Iran is just one month away from having enough nuclear material to produce its first atomic weapon, according to a new International Atomic Energy Agency report detailed in The New York Times. According to The Times, however, U.S. administration officials believe Iran is still a few months away from acquiring a nuclear weapon.
Although the Iranians know how to manufacture cruise missiles, it may take them some time to produce a nuclear warhead regardless of whether they have the nuclear material necessary.
Nevertheless, the IAEA report has raised concerns as this is the closest the Shiite country has come to acquiring a nuclear weapon since former President Barack Obama signed the U.S. onto the 2015 nuclear deal.

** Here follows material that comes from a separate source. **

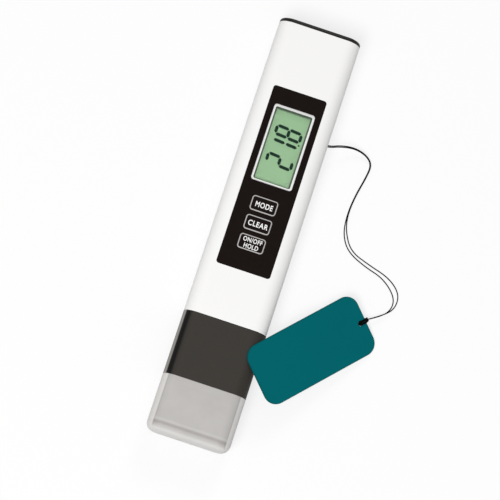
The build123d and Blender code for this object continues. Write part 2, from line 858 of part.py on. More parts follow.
# The two strands, from the lanyard eye over the table to the knot.
# The inner one turns behind the eye's bar and meets the outer one in the upper hole.
eye_step = (lanyard_bar + lanyard_hole_diameter) / 2
eye_upper = lanyard_height + eye_step
eye_lower = lanyard_height - eye_step
eye_inside = body_width / 2 - sleeve_wall - 2 * eye_step + string_diameter
eye_joint = eye_inside + 2 * eye_step
strand_step = 0.55 * string_diameter
inner_end = tag_plane.from_local_coords((knot_end, 0, tag_thickness / 2 - strand_step))
outer_end = tag_plane.from_local_coords((knot_end, 0, tag_thickness / 2 + strand_step))
print("knot ends", inner_end, outer_end)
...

According to a report by the Institute for Science and International Security released Monday and reported by The New York Times, Tehran’s decision to increase uranium enrichment to 60%, just below weapons-grade, means Iran now has the ability to produce the fuel necessary to manufacture its first bomb in “as short as one month.” To produce enough fuel for a second weapon, Iran would need three months, while enough fuel for a third weapon could be produced in under five months, according to the report.
Senior officials in President Joe Biden’s administration have declined to comment on the report.
Western powers on Monday scrapped plans for a resolution criticizing Iran at the U.N. atomic watchdog after Tehran agreed to prolong monitoring of some nuclear activities, even though the watchdog said Iran made no “promise” on another key issue.
The decision by the United States, France, Britain, and Germany not to push for a resolution at this week’s meeting of the International Atomic Energy Agency’s 35-nation Board of Governors avoids an escalation with Iran that could have prevented a return to wider talks on reviving the Iran nuclear deal.
During a last-minute visit to Tehran this weekend by IAEA chief Rafael Grossi, Iran agreed to grant his agency overdue access to its equipment in Iran that monitors some sensitive areas of its nuclear program. Inspectors will swap out memory cards more than two weeks after they were due to be replaced.
Grossi said on Sunday that the agreement solved “the most urgent issue” between the IAEA and Iran. He made clear on Monday, however, that on another source of concern – Iran’s failure to explain uranium traces found at several old but undeclared sites – he had obtained no firm commitments.
“I did not receive any promise,” Grossi told a news conference when asked about the uranium traces, the first of which were found more than two years ago at a site in Tehran that Iran has described as a carpet-cleaning facility.
“What I said there … is that I need to have a clear conversation with the new government about this.”
A joint statement by the IAEA and Iran on Sunday said Grossi would meet Iran’s nuclear chief Mohammad Eslami in Vienna next week, and then Grossi would “visit Tehran in the near future to hold high-level consultations with the [Iranian] government.”
Grossi declined to say more specifically whom he would meet in Tehran or when.
The aim of the weekend agreement was to buy time for wider diplomatic efforts aimed at bringing the United States and Iran fully back into the 2015 nuclear deal, which imposed restrictions on Iran’s nuclear activities in return for the lifting of international sanctions against Tehran.
Then-President Donald Trump pulled the United States out of the nuclear deal in 2018, reimposing punishing economic sanctions on Iran. Tehran responded as of a year later by breaching many of the deal’s restrictions and later enriching uranium to purity levels much closer to weapons grade.
Indirect talks between Iran and the United States stopped in June, days after radical Ebrahim Raisi was elected president of Iran. Western powers have called on Iran to return to negotiations, saying time is running out, while Raisi has said Iran is willing to, but not under Western “pressure.”
“Iran played its cards well,” one Vienna-based diplomat said of the weekend agreement. “The promise to continue high-level discussions on the outstanding issues managed to deflate the pressure for a resolution, even if what Grossi brought back from Tehran was pitifully little.”